I see that the problem is that you are constantly modifying the DOM in the loop, by setting the html of the temp_item, and then re reading the width.
I don't know the context of your problem, but trying to adjust the layout by measuring the rendered elements is not a good practice from my point of view.
Maybe you could approach the problem from a different angle. Truncating to a fixed width is common.
Other possibility (hack?) if dont have choices, could be to use the overflow css property of the container element and put the … in other element next to the text. Though i recommend you to rethink the need of solving the problem the way you are intending.
Hugo
Other than the suggestion by Breton, another possibility to speed up your algorithm would be to use a binary search on the text length. Currently you are decrementing the length by one character at a time - this is O(N) in the length of the string. Instead, use a search which will be O(log(N)).
Roughly speaking, something like this:
function constrain(text, ideal_width){
...
var temp_item = $('.temp_item');
var span_temp_item = $('span.temp_item');
var text_len_lower = 0;
var text_len_higher = smaller_text.length;
while (true) {
if (item_width > ideal)
{
// make smaller to the mean of "lower" and this
text_len_higher = smaller_text.length;
smaller_text = text.substr(0,
((smaller_text.length + text_len_lower)/2));
}
else
{
if (smaller_text.length>=text_len_higher) break;
// make larger to the mean of "higher" and this
text_len_lower = smaller_text.length;
smaller_text = text.substr(0,
((smaller_text.length + text_len_higher)/2));
}
temp_item.html(smaller_text);
item_width = span_temp_item.width();
}
...
}
One thing to note is that each time you add something to the DOM, or change the html in a node, the page has to redraw itself, which is an expensive operation. Moving any HTML updates outside of a loop might help speed things up quite a bit.
As other have mentioned, you could move the calls to $() to outside the loop. You can create a reference to the element, then just call the methods on it within the loop as 1800 INFORMATION mentioned.

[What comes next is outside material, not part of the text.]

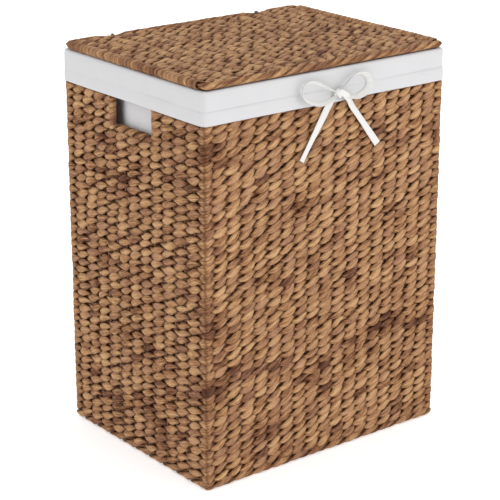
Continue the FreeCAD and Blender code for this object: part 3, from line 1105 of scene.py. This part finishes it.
@dataclass
class Winding:
    """Strand wound round a core in turns, side by side or as one ply of a rope."""

    core: Core
    start: float
    end: float
    turns: float
    half_out: float
    half_up: float
    half_width: float
    rise: float
    tones: Array
    first_turn: float = 0.0
    inner_rise: float = 0.8 * MM
    squareness: float = 0.6
    per_turn: int = 22
    taper: float = 0.0
    mark: float = 0.0
    uneven: float = 0.10

    def strand(self, rng: np.random.Generator) -> Strand:
        """Winds the strand.

        Args:
            rng: the seeded source.

        Returns:
            The strand.
        """
        count = int(abs(self.turns) * self.per_turn) + 2
        share = np.linspace(0.0, 1.0, count)
        points, outward, upward = self.core(self.start + (self.end - self.start) * share)
        turn = self.first_turn + self.turns * share
        cos, sin = np.cos(TURN * turn)[:, None], np.sin(TURN * turn)[:, None]
        table = 1.0 + rng.uniform(-self.uneven, self.uneven, max(4, count // 8))
        ends = np.ones(count)
        if self.taper:
            ends = ease(np.minimum(share, 1.0 - share) / self.taper, 0.0, 1.0) * 0.65 + 0.35
        size = wander(table, share * (len(table) - 1)) * ends
        away = outward * power(cos, self.squareness) * self.half_out
        away = away + upward * power(sin, self.squareness) * self.half_up
        return Strand(
            points + away * ends[:, None],
            unit(outward * cos / self.half_out + upward * sin / self.half_up), self.half_width * size,
            self.rise * size, self.inner_rise, tone=wander(self.tones, np.abs(turn)), mark=self.mark,
            fullness=0.8,
        )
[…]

If you use Firefox with the Firebug plugin, there's a great way of profiling the code to see what's taking the longest time. Just click profile under the first tab, do your action, then click profile again. It'll show a table with the time it took for each part of your code. Chances are you'll see a lot of things in the list that are in your js framework library; but you can isolate that as well with a little trial and error.